Foi há 50 anos que a Fundação Calouste Gulbenkian decidiu instalar em Paris, na residência onde o seu fundador vivera, um Centro cultural que evoluiu para aquilo a que hoje se designa como Delegação.
O historiador Rui Ramos está a preparar um estudo de fundo sobre essa presença portuguesa em França e ontem, durante uma sessão realizada em Paris, divulgou um primeiro esboço desse trabalho.
É muito interessante, através desse texto, olhar, em perspetiva comparada, a presença parisiense da Fundação com a evolução e interação, cultural e humana, das sociedades portuguesa e francesa, nesse meio século. E é também importante contextualizar a evolução dessa presença com os desafios que a própria Fundação foi sofrendo, em Portugal e no mundo.
Em 1965, ao tempo da criação do Centro, a guerra colonial começara em Angola há apenas quatro anos, em Moçambique e na Guiné apenas no ano anterior. Dias antes da abertura do Centro, cerimónia a que esteve presente André Malraux, um escândalo envolvia internacionalmente a ditadura portuguesa: fora descoberto em Espanha o cadáver de Humberto Delgado, que, com razão, logo se suspeitou ter sido assassinado pela polícia política de Lisboa. Malraux, ministro da Cultura, acedeu a estar presente à cerimónia mas pediu que nela não houvesse uma representação ministerial portuguesa.
Ainda antes da inauguração do Centro, muito graças à influência e habilidade diplomática do embaixador Marcello Mathias, a coleção de arte que Calouste Gulbenkian fora reunindo na casa da avenue d'Iena, que adquirira em 1922 (e que a Fundação veio a alienar em 2011), foi transferida para Portugal, constituindo o acervo do Museu que hoje existe. A ideia de que existiu um "trade-off" mais ou menos informal fez sempre parte de uma certa "mitologia": o governo francês teria autorizado a partida da coleção e, em troca, a Fundação criava o Centro e, igualmente, financiava a construção da "Maison du Portugal" na "Cité Universitaire de Paris". A síntese de Rui Ramos não aprofunda ainda esta curiosa questão. Uma coisa é certa: nada parece ter ficado formalmente acordado que confira veracidade a esta teoria.
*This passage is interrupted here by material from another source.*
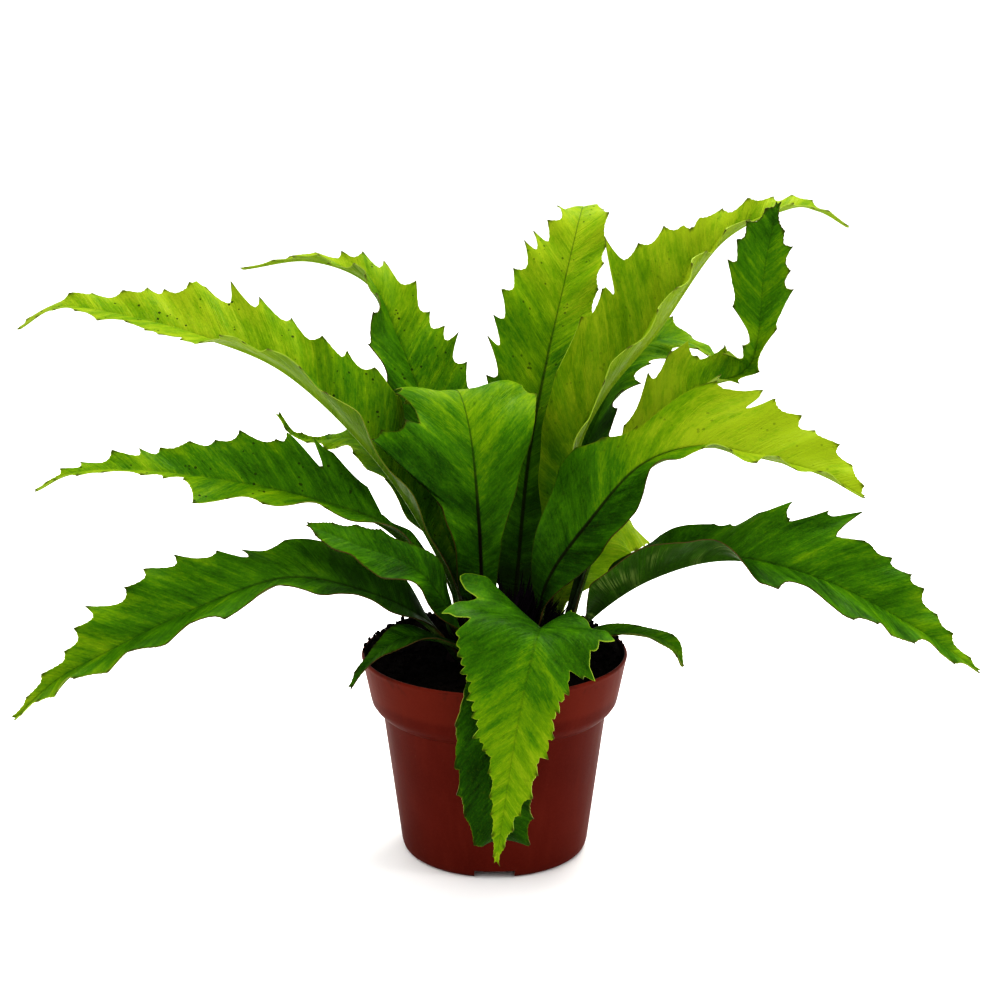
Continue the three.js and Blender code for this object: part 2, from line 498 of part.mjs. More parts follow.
// Pot: turned wall with a stepped collar, and drainage channels under the floor
function potGeometry() {
  const { height, rimRadius, wall, floor, baseRadius, footRadius, bodyRadius } = POT;
  const { collarFrom, collarRadius } = POT;
  const profile = [
    [0, 0], [baseRadius - 1.5, 0], [baseRadius + 0.6, 1.2], [footRadius, 4],
    [bodyRadius, collarFrom], [bodyRadius + 1.7, collarFrom + 1.1], [bodyRadius + 3.5, collarFrom + 3],
    [bodyRadius + 4.9, collarFrom + 5.1], [collarRadius, collarFrom + 7],
    [rimRadius - 0.4, height - 2.2], [rimRadius, height - 0.9], [rimRadius - 0.5, height],
    [rimRadius - wall, height], ...innerWall(0).reverse(), [0, floor],
  ].map(([r, z]) => new THREE.Vector2(r, z));
  let pot = solidOf(new THREE.LatheGeometry(profile, SECTORS).rotateX(Math.PI / 2));
  for (let i = 0; i < CHANNEL.count; i += 1) {
    const angle = -Math.PI / 2 + (2 * Math.PI * i) / CHANNEL.count;
    const reach = footRadius + 6 - CHANNEL.from;
    const channel = new THREE.BoxGeometry(reach, CHANNEL.width, 2 * CHANNEL.depth)
      .translate(CHANNEL.from + reach / 2, 0, 0).rotateZ(angle);
    const hole = new THREE.CylinderGeometry(CHANNEL.holeRadius, CHANNEL.holeRadius, 3 * floor, 12)
      .rotateX(Math.PI / 2).translate(CHANNEL.holeAt, 0, 0).rotateZ(angle);
    pot = pot.subtract(solidOf(channel)).subtract(solidOf(hole));
  }
  return geometryOf(pot);
}

// A round solid from rings of points, each ring given as (angle) => [radius, z]
function ringSolid(rings, sectors, bottom, top) {
  const positions = [0, 0, bottom];
  rings.forEach((ring) => {
    for (let k = 0; k < sectors; k += 1) {
      const angle = (2 * Math.PI * k) / sectors;
      const [radius, z] = ring(angle, k);
      positions.push(radius * Math.cos(angle), radius * Math.sin(angle), z);
    }
  });
  positions.push(0, 0, top);
  const faces = [];
  const point = (ring, k) => 1 + ring * sectors + (k % sectors);
  for (let k = 0; k < sectors; k += 1) {
    faces.push(0, point(0, k + 1), point(0, k));
    for (let ring = 0; ring < rings.length - 1; ring += 1) {
      faces.push(point(ring, k), point(ring, k + 1), point(ring + 1, k + 1));
      faces.push(point(ring, k), point(ring + 1, k + 1), point(ring + 1, k));
    }
    faces.push(point(rings.length - 1, k), point(rings.length - 1, k + 1), positions.length / 3 - 1);
  }
  const geometry = new THREE.BufferGeometry();
  geometry.setAttribute('position', new THREE.Float32BufferAttribute(positions, 3));
  geometry.setIndex(faces);
  return solidOf(geometry);
}

// Crown: a low rough dome, which grow makes larger all round
function crownSolid(grow) {
  const { radius, bottom, shoulder, top, sectors, lump } = CROWN;
  const bump = (ring, k) => lump * (draw(90 + ring, k) - 0.5) * 2;
  const rings = [
    [0.72, bottom], [0.95, bottom + 5], [1, shoulder - 6], [0.93, shoulder],
    [0.74, (shoulder + top) / 2 + 0.8], [0.42, top - 0.8],
  ].map(([share, z], ring) => (angle, k) =>
    [share * radius + grow + bump(ring, k), z + Math.sign(ring - 2) * grow + 0.5 * bump(ring + 9, k)]);
  return ringSolid(rings, sectors, bottom - grow, top + grow).translate([CROWN.x, CROWN.y, 0]);
}

// The plain hole that a frond's stalk stands in
function stalkHole(spec) {
  const spine = spineOf(spec);
  const half = STALK.halfWidth + 0.65;
  const section = [[half, 0.65], [-half, 0.65], [-half, -1.5], [-2.4, -STALK.depth - 0.65],
    [2.4, -STALK.depth - 0.65], [half, -1.5]];
  const rows = [-0.4, 8, 16, 24, 32].map((s) => {
    const { place, side, face } = spine.at(s);
    return section.map(([x, y]) => place.clone().addScaledVector(side, x).addScaledVector(face, y));
  });
  const positions = rows.flat().flatMap((p) => [p.x, p.y, p.z]);
  const n = section.length;
  const faces = [];
  for (let i = 0; i < rows.length - 1; i += 1) {
    for (let j = 0; j < n; j += 1) {
      const [a, b] = [i * n + j, i * n + ((j + 1) % n)];
      faces.push(a, b, b + n, a, b + n, a + n);
    }
  }
  const end = (rows.length - 1) * n;
  for (let j = 1; j < n - 1; j += 1) faces.push(0, j + 1, j, end, end + j, end + j + 1);
  const geometry = new THREE.BufferGeometry();
  geometry.setAttribute('position', new THREE.Float32BufferAttribute(positions, 3));
  geometry.setIndex(faces);
  return solidOf(geometry);
}

// Soil: fills the pot inside its wall, with a crumbly top that is a little higher at the back
function soilGeometry() {
  const topAt = (radius, angle) => SOIL.top + SOIL.dome * (1 - (radius / POT.rimRadius) ** 2)
    + SOIL.slope * radius * Math.sin(angle);
  const rough = (ring, k) => SOIL.crumb * 2 * (draw(70 + ring, k) - 0.5);
  const wallRings = innerWall(GAP).slice(0, -1).map(([radius, z]) => () => [radius, z]);
  const rimInner = POT.rimRadius - POT.wall - 0.4 - GAP;
  const topRings = [rimInner - 1.5, 53, 48.5, 44, 39.5, 34.5, 26].map((radius, ring) => (angle, k) =>
    [radius, ring === 0 ? POT.height - 4.5 + 1.2 * Math.sin(angle) : topAt(radius, angle) + rough(ring, k)]);
  const soil = ringSolid([...wallRings, ...topRings], SECTORS, POT.floor + GAP, SOIL.top + SOIL.dome);
  return geometryOf(soil.subtract(crownSolid(GAP + 0.05)));
}

function crownGeometry() {
  const holes = wasm.Manifold.union(FRONDS.map(stalkHole));
  const pieces = crownSolid(0).subtract(holes).decompose();
  const largest = pieces.reduce((a, b) => (a.volume() > b.volume() ? a : b));
  return geometryOf(largest);
}

const MATERIALS = {
  pot: new THREE.MeshStandardMaterial({ color: 0x7a2a18, roughness: 0.42, metalness: 0 }),
  soil: new THREE.MeshStandardMaterial({ color: 0x1c120d, roughness: 0.95, metalness: 0 }),
  crown: new THREE.MeshStandardMaterial({ color: 0x2a1a10, roughness: 0.9, metalness: 0 }),
  frond: new THREE.MeshStandardMaterial({
    color: 0x4f9a10, roughness: 0.38, metalness: 0, side: THREE.DoubleSide,
  }),
};

function piece(name, geometry, material) {
  const mesh = new THREE.Mesh(geometry, material);
  mesh.name = name;
  return mesh;
}

const fern = new THREE.Group();
fern.name = 'potted_birds_nest_fern';
fern.add(piece('pot', potGeometry(), MATERIALS.pot));
fern.add(piece('soil', soilGeometry(), MATERIALS.soil));
fern.add(piece('crown', crownGeometry(), MATERIALS.crown));
for (const spec of FRONDS) {
  const { rows, depths } = frondRows(spec);
  fern.add(piece(spec.name, plate(rows, depths), MATERIALS.frond));
}

export default fern;
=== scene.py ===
import math

import bmesh
import bpy
import numpy as np
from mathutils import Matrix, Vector, noise


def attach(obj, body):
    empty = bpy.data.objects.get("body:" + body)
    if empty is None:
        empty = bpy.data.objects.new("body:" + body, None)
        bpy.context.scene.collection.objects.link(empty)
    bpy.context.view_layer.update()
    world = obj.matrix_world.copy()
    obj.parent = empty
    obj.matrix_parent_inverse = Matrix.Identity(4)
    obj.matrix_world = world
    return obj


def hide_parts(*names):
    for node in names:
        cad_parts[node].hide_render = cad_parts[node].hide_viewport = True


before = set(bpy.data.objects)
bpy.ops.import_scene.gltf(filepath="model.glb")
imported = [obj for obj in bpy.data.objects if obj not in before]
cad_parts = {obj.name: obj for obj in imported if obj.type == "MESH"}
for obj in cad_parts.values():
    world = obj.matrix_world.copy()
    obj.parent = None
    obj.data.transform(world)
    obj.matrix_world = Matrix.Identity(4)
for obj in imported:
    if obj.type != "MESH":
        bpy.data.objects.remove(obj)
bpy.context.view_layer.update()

MM = 0.001
TURN = 2 * math.pi

# Sizes that the frame's source states too
POT = dict(height=93, rim=60, wall=1.3, floor=6, base=41, foot=42.5, body=50.6,
           collar_from=66, collar=56)
CHANNEL = dict(width=18, depth=3.9, count=3, start=13, hole=4, hole_at=27)
SOIL = dict(top=91, dome=1, slope=0.055, gap=0.35)
CROWN = dict(x=7, y=0, radius=29, top=106)
STALK = dict(half=4.2, depth=3, length=18, flare=12)
TEETH = dict(pitch=6.6, plain=14, start=0.24, jitter=0.35, end=3)
RIPPLE = dict(height=2.2, length=31, power=1.6)
BLADE = dict(tip=0.9, rib_tip=0.9, rise=0.7, fall=1.7, taper=1.5)

# Sizes of the finer blades: the web is thinner than in the frame, and a row of points crosses
# the blade every STEP, with close points by the midrib and WEB_POINTS from there to the margin
WEB = 0.45
STEP = 0.8
RIB_POINTS = np.array([0, 0.45, 0.9, 1.4, 2.2])
RIB_SHARES = np.array([0, 0.1, 0.2, 0.3, 0.42])
WEB_POINTS = 13
MIDRIB_STEPS = 2401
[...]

O estudo aborda o percurso do Centro, que foi também muito marcado pelo perfil dos diversos diretores que o titularam, e descreve a filosofia evolutiva que esteve subjacente ao seu funcionamento: desde o seu caráter de estrutura dedicada à "alta cultura" clássica portuguesa, muito próxima dos interesses dos especialistas "lusófilos" que sobretudo no século XX existiam em França, até a uma leitura bastante mais contemporânea, ligada a temáticas de modernidade, seja na vida europeia, seja em áreas do pensamento à escala global.
Nestes seus 50 anos, o Centro atravessou períodos marcantes. Desde logo o Maio de 1968 em França, a desaparição política de Salazar e a emergência do "caetanismo", bem como toda a tensão provocada pela crescente existência em Paris de uma comunidade migrada de Portugal por razões económicas e, marginalmente, políticas, de que o Centro sempre se procurou isolar.
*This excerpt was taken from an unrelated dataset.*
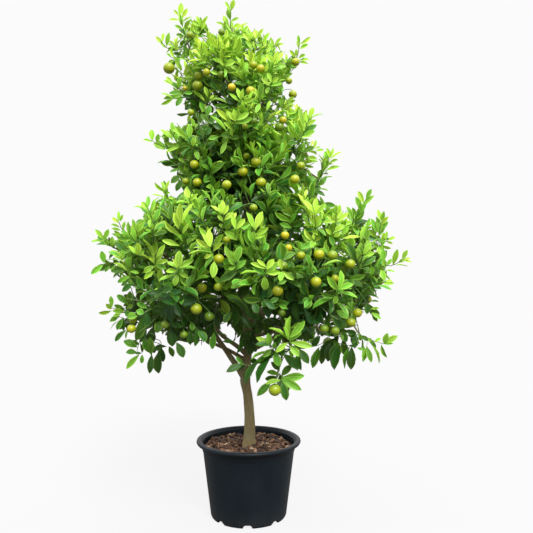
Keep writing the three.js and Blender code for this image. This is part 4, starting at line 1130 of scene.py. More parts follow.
def insideShoots():
    # short twigs at random places on the limbs and the leader, and longer ones between neighbouring sprays
    random = np.random.default_rng(innerShoots["seed"])
    ring = random.integers(innerShoots["firstRing"], wood["limbRings"], (len(limbs), innerShoots["perLimb"]))
    onLimbs = limbLines[np.arange(len(limbs))[:, None], ring].reshape(-1, 3)
    levels = random.uniform(*innerShoots["levels"], innerShoots["onLeader"])
    bases = np.concatenate([onLimbs, leaderAt(levels)])
    away = bases - leaderAt(bases[:, 2])
    lean = innerShoots["outward"] * away / innerShoots["awayFull"] + up * innerShoots["rise"]
    ways = unit(random.normal(0, 1, bases.shape) + lean)
    length = random.uniform(*innerShoots["length"], len(bases))[:, None]
    tips = bases + ways * length
    bends = (bases + tips) / 2 - up * innerShoots["sag"]
    youth = random.uniform(*innerShoots["youth"], len(bases))

    apart = np.linalg.norm(hearts[:, None] - hearts[None], axis=-1)
    one, other = np.nonzero(np.triu(apart < innerShoots["neighbour"], 1))
    middle = (hearts[one] + hearts[other]) / 2
    middle = middle + (leaderAt(middle[:, 2]) - middle) * innerShoots["inward"]
    middle = np.repeat(middle, innerShoots["between"], 0)
    middle = middle + random.normal(0, innerShoots["scatter"], middle.shape)
    ways = unit(random.normal(0, 1, middle.shape) + up * innerShoots["betweenRise"])
    length = random.uniform(*innerShoots["betweenLength"], len(middle))[:, None]
    youth = np.concatenate([youth, random.uniform(*innerShoots["betweenYouth"], len(middle))])
    bases = np.concatenate([bases, woodNear(middle)])
    bends = np.concatenate([bends, middle])
    tips = np.concatenate([tips, middle + ways * length])
    youth = youth + innerShoots["highYouth"] * smoothStep(*innerShoots["highFrom"], tips[:, 2])
    # painted light and shade shifts the youth, and so the colour, of each twig's leaves
    youth = youth + paintedLightShift(tips)
    stays = insideOutline(tips, innerShoots["margin"])
    made = (bases, bends, tips, youth, nearestHeart(tips), np.zeros(len(tips)))
    return tuple(rows[stays] for rows in made)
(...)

Depois, ocorreu o 25 de abril. Em 1975, ano em que a Revolução estava no seu auge, o Centro teve como tema de trabalho ... Damião de Góis. Ontem, ao ouvir falar sobre isso, não pude deixar de lembrar-me da TV Rural, por essa época: embora a Reforma Agrária fosse então o tema maior desse setor económico, o engº Sousa Veloso continuava impavidamente a falar do combate ao míldio e maleitas agrícolas correlativas...
Hoje, os desafios são outros e a Delegação da Fundação tem uma agenda muito marcada pela contemporaneidade temática, na linha de outras fundações com vocação global, com uma ação aberta à lusofonia e, de forma crescente, a uma nova geração da comunidade luso-francesa. O mundo mudou, Portugal em França também e a Fundação, cuja imensa qualidade se sabe ter sido a capacidade de saber acompanhar os tempos, está a encontrar novos caminhos para a sua presença em Paris, agora numas instalações modernas, onde se abriga a segunda maior biblioteca de temas portugueses no mundo, fora do país.
Nas funções que desempenho como presidente do Conselho Consultivo da Fundação Gulbenkian para a Delegação em Paris, que reune personalidades portuguesas e francesas, espero conseguir dar uma contribuição útil, não apenas para o contínuo redesenho do novo perfil de intervenção da Delegação em Paris, mas, muito particularmente, para o êxito deste ano comemorativo do cinquentenário da presença da Fundação na capital francesa, que ontem se iniciou.